_AIM OF THE EXERCISE_
Reproduce the listing below without any change.

***** RECORDED INFORMATION

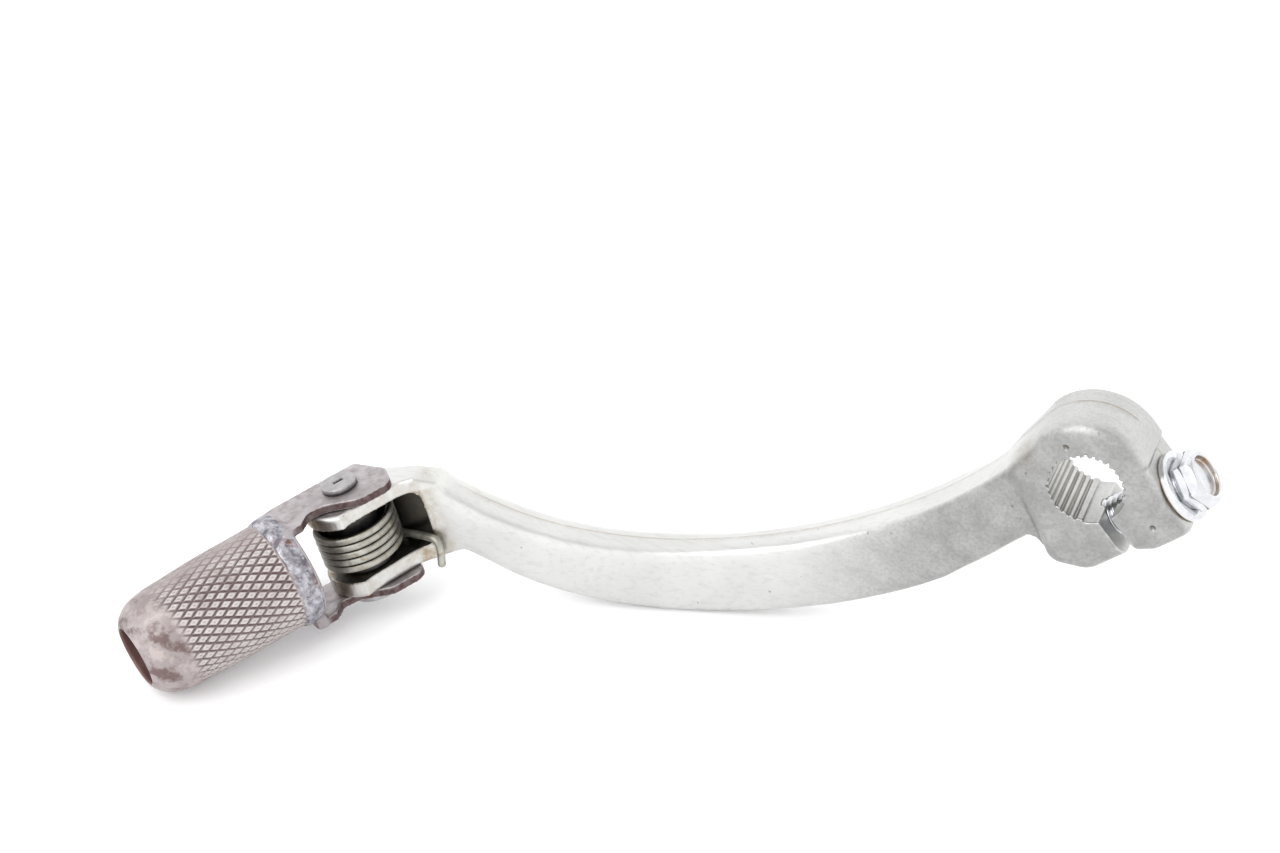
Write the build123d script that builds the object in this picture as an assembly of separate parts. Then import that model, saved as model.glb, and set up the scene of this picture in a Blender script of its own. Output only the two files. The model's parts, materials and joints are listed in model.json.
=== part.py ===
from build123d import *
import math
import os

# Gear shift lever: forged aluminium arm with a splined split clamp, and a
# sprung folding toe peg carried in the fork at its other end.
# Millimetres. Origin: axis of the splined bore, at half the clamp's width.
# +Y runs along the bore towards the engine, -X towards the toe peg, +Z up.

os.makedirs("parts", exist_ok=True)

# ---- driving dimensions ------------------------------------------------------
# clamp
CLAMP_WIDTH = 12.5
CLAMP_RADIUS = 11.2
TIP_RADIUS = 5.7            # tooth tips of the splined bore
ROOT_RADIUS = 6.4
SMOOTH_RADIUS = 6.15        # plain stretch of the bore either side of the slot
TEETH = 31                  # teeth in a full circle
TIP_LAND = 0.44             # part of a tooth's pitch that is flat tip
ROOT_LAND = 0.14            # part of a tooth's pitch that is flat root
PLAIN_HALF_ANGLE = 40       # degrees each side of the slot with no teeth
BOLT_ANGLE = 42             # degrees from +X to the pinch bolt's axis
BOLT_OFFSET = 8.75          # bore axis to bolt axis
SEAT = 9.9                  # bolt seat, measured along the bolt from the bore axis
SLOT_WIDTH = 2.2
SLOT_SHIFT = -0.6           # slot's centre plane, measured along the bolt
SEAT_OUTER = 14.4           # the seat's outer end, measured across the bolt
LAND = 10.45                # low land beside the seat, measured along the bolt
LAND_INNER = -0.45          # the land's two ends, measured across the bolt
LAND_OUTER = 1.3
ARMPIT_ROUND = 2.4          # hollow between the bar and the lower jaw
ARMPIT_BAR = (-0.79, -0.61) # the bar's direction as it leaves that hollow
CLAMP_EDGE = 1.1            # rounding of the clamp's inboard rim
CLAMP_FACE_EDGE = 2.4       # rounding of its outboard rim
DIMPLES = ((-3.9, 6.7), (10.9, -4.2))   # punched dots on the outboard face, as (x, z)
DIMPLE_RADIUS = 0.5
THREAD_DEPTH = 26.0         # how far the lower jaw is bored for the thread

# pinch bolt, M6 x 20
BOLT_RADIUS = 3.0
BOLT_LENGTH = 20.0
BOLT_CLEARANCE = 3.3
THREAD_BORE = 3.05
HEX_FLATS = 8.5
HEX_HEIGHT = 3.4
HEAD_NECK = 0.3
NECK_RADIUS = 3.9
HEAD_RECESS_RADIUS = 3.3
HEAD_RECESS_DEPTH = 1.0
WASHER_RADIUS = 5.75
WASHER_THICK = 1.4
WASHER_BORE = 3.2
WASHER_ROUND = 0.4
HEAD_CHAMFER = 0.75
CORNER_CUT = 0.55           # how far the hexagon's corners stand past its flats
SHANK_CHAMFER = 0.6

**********

_COMPLETE OUTPUT_
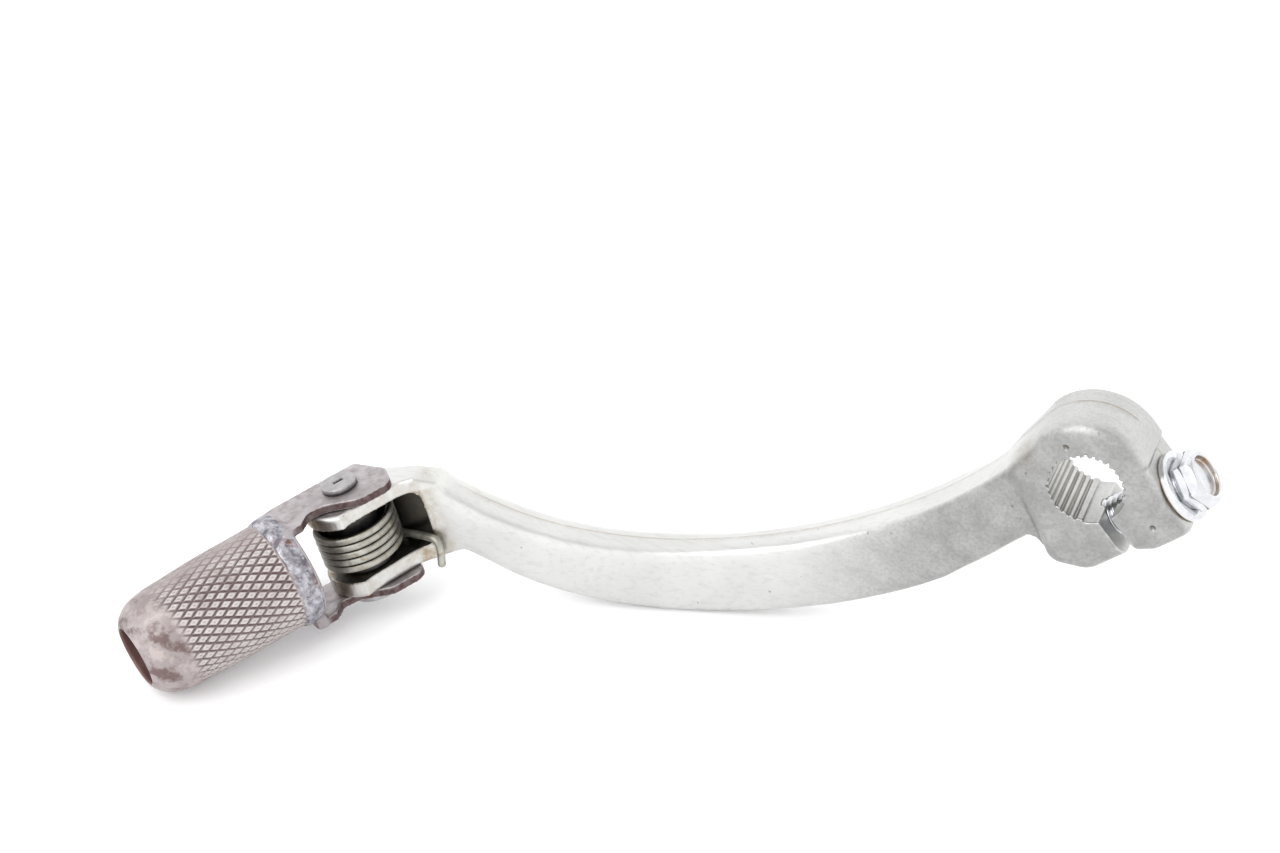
Write the build123d script that builds the object in this picture as an assembly of separate parts. Then import that model, saved as model.glb, and set up the scene of this picture in a Blender script of its own. Output only the two files. The model's parts, materials and joints are listed in model.json.
=== part.py ===
from build123d import *
import math
import os

# Gear shift lever: forged aluminium arm with a splined split clamp, and a
# sprung folding toe peg carried in the fork at its other end.
# Millimetres. Origin: axis of the splined bore, at half the clamp's width.
# +Y runs along the bore towards the engine, -X towards the toe peg, +Z up.

os.makedirs("parts", exist_ok=True)

# ---- driving dimensions ------------------------------------------------------
# clamp
CLAMP_WIDTH = 12.5
CLAMP_RADIUS = 11.2
TIP_RADIUS = 5.7            # tooth tips of the splined bore
ROOT_RADIUS = 6.4
SMOOTH_RADIUS = 6.15        # plain stretch of the bore either side of the slot
TEETH = 31                  # teeth in a full circle
TIP_LAND = 0.44             # part of a tooth's pitch that is flat tip
ROOT_LAND = 0.14            # part of a tooth's pitch that is flat root
PLAIN_HALF_ANGLE = 40       # degrees each side of the slot with no teeth
BOLT_ANGLE = 42             # degrees from +X to the pinch bolt's axis
BOLT_OFFSET = 8.75          # bore axis to bolt axis
SEAT = 9.9                  # bolt seat, measured along the bolt from the bore axis
SLOT_WIDTH = 2.2
SLOT_SHIFT = -0.6           # slot's centre plane, measured along the bolt
SEAT_OUTER = 14.4           # the seat's outer end, measured across the bolt
LAND = 10.45                # low land beside the seat, measured along the bolt
LAND_INNER = -0.45          # the land's two ends, measured across the bolt
LAND_OUTER = 1.3
ARMPIT_ROUND = 2.4          # hollow between the bar and the lower jaw
ARMPIT_BAR = (-0.79, -0.61) # the bar's direction as it leaves that hollow
CLAMP_EDGE = 1.1            # rounding of the clamp's inboard rim
CLAMP_FACE_EDGE = 2.4       # rounding of its outboard rim
DIMPLES = ((-3.9, 6.7), (10.9, -4.2))   # punched dots on the outboard face, as (x, z)
DIMPLE_RADIUS = 0.5
THREAD_DEPTH = 26.0         # how far the lower jaw is bored for the thread

# pinch bolt, M6 x 20
BOLT_RADIUS = 3.0
BOLT_LENGTH = 20.0
BOLT_CLEARANCE = 3.3
THREAD_BORE = 3.05
HEX_FLATS = 8.5
HEX_HEIGHT = 3.4
HEAD_NECK = 0.3
NECK_RADIUS = 3.9
HEAD_RECESS_RADIUS = 3.3
HEAD_RECESS_DEPTH = 1.0
WASHER_RADIUS = 5.75
WASHER_THICK = 1.4
WASHER_BORE = 3.2
WASHER_ROUND = 0.4
HEAD_CHAMFER = 0.75
CORNER_CUT = 0.55           # how far the hexagon's corners stand past its flats
SHANK_CHAMFER = 0.6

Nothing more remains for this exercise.